Money has been steadily flowing from the poor to the rich. And it is the poor in the world who will be disproportionately disadvantaged by the impacts of human-induced climate change. If we want to help the poor in tackling climate change and help them with other related issues such as food production, clean water, etc., that flow of money will have to be reversed.

[Paul Crutzen] Whatever the outcome, I believe we will have to live differently. With countries worldwide striving to attain the ‘American Way of Life,’ citizens of the West should pioneer a modest, renewable, mindful, and less materialistic lifestyle.

[Schellnhuber] The moral issue goes as follows: if you brought your child to the school bus, and the driver said there was a 50% chance of an accident because something was wrong with the engine, nothing on Earth would make you put your child onto that bus. Climate change undoubtedly creates, with more than 50% probability, the risk of destroying the life of some child in some region that is heavily hit by anthropogenic warming at the other side of the planet – the life of a child who is not even born yet and who you will never get to know. Acting to save that anonymous life is a really tough test for our moral standards, even if you believe every word of what science says about climate disruption.
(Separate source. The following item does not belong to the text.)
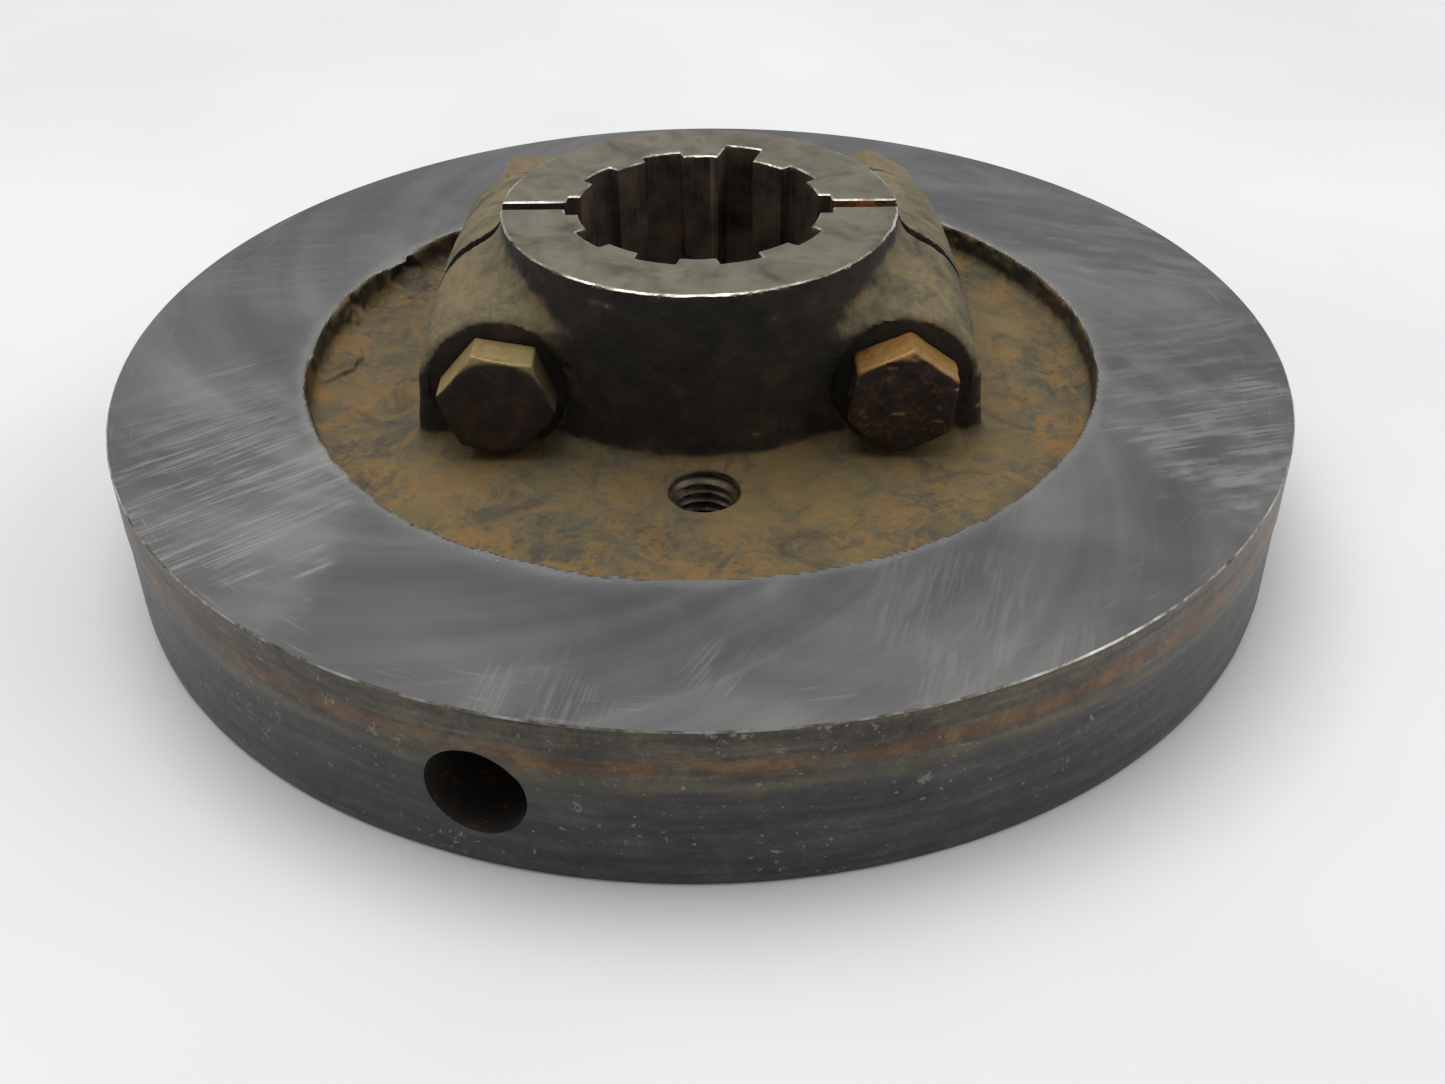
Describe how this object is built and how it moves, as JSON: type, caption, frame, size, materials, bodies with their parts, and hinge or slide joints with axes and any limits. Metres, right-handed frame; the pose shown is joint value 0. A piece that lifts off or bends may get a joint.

I just organised a Nobel Laureates Symposium in London, where one ‘Nobel man’ stated that the global climate change problem can only be solved by global governance. He can afford to say so. If a post-doctoral student were to say this, everybody would laugh; it would be called hyperbolic or naïve...With unabated climate change, our civilised institutions, trying to maintain a fair and just world, may simply collapse. And that means ‘losing everything’ in my view...The tragedy is that the end of the world as we know it may actually not be that far away.